### What is expected
Repeat word for word the opening stretch of the entries, from the first line through the line containing "scoop_depth = 4.6".

--- START OF Input for this task ---

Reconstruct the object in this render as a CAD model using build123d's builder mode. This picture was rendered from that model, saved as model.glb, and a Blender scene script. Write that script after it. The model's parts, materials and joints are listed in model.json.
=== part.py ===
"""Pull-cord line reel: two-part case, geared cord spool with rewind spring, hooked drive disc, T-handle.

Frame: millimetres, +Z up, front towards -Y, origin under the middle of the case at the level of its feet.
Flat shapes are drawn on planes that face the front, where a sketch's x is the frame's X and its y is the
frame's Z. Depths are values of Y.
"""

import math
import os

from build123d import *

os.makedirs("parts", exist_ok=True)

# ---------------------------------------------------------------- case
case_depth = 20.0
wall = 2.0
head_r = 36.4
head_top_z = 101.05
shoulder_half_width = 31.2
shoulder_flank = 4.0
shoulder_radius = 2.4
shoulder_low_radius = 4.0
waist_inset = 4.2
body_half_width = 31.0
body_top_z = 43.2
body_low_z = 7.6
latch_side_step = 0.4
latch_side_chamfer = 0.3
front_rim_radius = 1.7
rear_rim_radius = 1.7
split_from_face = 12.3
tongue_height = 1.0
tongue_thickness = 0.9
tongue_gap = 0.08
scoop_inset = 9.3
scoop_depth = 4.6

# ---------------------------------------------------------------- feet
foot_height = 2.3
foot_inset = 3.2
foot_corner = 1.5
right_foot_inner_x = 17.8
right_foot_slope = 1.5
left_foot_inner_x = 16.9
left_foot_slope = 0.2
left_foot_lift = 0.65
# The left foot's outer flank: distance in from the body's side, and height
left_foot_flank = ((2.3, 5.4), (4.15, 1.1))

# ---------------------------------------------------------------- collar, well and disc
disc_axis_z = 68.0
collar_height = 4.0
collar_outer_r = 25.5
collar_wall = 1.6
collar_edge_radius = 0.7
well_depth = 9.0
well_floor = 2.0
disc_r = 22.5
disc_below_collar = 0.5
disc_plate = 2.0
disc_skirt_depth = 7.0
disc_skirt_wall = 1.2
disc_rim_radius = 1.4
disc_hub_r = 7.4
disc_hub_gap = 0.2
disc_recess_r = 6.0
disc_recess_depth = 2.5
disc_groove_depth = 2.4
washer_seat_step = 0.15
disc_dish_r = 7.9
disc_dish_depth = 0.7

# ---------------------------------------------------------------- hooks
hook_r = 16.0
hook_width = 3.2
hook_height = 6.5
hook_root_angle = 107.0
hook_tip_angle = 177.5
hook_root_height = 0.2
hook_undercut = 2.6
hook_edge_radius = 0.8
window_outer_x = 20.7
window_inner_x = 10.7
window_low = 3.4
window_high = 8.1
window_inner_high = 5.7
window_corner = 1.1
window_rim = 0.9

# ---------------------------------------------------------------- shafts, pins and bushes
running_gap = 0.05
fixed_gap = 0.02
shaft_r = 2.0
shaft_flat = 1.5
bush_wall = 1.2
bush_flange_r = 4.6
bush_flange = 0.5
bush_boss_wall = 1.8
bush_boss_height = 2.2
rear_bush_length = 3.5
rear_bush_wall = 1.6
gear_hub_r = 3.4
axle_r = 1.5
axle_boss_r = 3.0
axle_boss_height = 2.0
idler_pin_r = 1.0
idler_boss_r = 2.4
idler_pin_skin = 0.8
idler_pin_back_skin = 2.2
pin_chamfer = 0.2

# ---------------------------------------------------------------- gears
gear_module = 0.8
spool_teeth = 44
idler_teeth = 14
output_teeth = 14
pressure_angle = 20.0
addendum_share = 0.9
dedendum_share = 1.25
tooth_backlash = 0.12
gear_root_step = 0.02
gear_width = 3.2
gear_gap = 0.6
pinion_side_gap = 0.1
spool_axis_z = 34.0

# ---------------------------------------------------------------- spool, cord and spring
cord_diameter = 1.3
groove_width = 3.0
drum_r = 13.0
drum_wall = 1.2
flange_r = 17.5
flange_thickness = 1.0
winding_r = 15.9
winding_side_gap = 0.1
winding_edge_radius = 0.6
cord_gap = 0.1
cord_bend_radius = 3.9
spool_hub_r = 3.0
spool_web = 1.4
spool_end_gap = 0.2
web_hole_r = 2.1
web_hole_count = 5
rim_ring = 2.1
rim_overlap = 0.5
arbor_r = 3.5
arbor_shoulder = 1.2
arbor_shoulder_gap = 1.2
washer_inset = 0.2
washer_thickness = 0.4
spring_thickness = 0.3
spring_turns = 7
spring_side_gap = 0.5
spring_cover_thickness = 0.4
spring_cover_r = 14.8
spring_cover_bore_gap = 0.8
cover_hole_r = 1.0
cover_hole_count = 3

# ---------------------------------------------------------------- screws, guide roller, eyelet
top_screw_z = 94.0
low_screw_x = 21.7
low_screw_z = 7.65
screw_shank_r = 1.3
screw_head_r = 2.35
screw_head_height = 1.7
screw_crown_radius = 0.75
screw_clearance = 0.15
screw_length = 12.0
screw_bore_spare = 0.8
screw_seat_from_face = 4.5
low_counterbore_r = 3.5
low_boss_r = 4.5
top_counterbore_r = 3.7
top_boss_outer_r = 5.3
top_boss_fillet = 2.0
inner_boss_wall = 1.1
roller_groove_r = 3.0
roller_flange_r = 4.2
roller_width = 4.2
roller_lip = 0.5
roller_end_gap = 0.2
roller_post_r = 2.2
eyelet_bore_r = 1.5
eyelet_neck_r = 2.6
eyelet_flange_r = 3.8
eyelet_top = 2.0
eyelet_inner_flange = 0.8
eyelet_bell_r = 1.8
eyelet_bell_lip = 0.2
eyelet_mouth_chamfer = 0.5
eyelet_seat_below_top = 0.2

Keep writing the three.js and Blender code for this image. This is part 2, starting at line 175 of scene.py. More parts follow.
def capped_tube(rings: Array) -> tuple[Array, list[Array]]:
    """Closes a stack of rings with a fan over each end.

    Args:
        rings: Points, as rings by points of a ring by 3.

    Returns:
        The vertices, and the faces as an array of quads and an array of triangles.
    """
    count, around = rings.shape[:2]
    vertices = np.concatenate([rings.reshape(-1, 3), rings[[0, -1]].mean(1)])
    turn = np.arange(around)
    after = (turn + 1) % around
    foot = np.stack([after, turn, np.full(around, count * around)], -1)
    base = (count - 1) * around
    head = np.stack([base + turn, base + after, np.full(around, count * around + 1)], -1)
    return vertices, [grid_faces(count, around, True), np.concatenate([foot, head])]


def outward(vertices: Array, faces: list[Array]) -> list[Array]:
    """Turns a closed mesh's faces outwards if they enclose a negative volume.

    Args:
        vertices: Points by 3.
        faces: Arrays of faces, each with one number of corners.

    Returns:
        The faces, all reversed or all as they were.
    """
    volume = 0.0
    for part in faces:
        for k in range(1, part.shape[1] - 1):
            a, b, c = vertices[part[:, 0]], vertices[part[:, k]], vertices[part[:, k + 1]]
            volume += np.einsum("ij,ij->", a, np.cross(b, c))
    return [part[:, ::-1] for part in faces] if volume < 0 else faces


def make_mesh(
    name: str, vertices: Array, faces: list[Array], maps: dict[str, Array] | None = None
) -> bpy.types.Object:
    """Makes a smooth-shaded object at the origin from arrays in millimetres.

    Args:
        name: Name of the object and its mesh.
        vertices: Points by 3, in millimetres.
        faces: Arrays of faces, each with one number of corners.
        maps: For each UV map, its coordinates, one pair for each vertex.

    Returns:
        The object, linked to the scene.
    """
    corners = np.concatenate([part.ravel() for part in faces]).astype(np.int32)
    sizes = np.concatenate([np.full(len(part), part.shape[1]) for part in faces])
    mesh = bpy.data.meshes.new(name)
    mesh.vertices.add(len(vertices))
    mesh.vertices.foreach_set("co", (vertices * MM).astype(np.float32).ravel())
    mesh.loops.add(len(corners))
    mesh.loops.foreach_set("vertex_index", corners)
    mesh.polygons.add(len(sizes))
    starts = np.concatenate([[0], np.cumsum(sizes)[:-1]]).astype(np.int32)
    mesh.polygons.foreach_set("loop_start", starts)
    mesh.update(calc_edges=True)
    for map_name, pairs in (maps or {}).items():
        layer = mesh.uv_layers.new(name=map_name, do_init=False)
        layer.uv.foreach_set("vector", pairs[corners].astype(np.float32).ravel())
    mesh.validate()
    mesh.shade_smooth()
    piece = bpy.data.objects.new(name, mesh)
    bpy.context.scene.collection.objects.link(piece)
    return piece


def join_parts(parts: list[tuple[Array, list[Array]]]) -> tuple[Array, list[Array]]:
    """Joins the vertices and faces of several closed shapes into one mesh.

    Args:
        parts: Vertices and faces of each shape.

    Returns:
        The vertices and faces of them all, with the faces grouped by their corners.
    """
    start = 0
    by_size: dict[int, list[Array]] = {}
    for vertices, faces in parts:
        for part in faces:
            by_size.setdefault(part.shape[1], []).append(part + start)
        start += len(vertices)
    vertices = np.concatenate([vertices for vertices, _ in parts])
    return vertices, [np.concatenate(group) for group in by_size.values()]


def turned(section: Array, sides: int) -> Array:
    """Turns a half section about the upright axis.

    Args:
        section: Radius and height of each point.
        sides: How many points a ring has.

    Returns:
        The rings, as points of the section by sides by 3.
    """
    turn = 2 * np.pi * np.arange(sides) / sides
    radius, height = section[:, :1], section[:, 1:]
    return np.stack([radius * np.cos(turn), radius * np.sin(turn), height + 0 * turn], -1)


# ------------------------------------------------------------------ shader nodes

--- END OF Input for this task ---

### Result for this task
Reconstruct the object in this render as a CAD model using build123d's builder mode. This picture was rendered from that model, saved as model.glb, and a Blender scene script. Write that script after it. The model's parts, materials and joints are listed in model.json.
=== part.py ===
"""Pull-cord line reel: two-part case, geared cord spool with rewind spring, hooked drive disc, T-handle.

Frame: millimetres, +Z up, front towards -Y, origin under the middle of the case at the level of its feet.
Flat shapes are drawn on planes that face the front, where a sketch's x is the frame's X and its y is the
frame's Z. Depths are values of Y.
"""

import math
import os

from build123d import *

os.makedirs("parts", exist_ok=True)

# ---------------------------------------------------------------- case
case_depth = 20.0
wall = 2.0
head_r = 36.4
head_top_z = 101.05
shoulder_half_width = 31.2
shoulder_flank = 4.0
shoulder_radius = 2.4
shoulder_low_radius = 4.0
waist_inset = 4.2
body_half_width = 31.0
body_top_z = 43.2
body_low_z = 7.6
latch_side_step = 0.4
latch_side_chamfer = 0.3
front_rim_radius = 1.7
rear_rim_radius = 1.7
split_from_face = 12.3
tongue_height = 1.0
tongue_thickness = 0.9
tongue_gap = 0.08
scoop_inset = 9.3
scoop_depth = 4.6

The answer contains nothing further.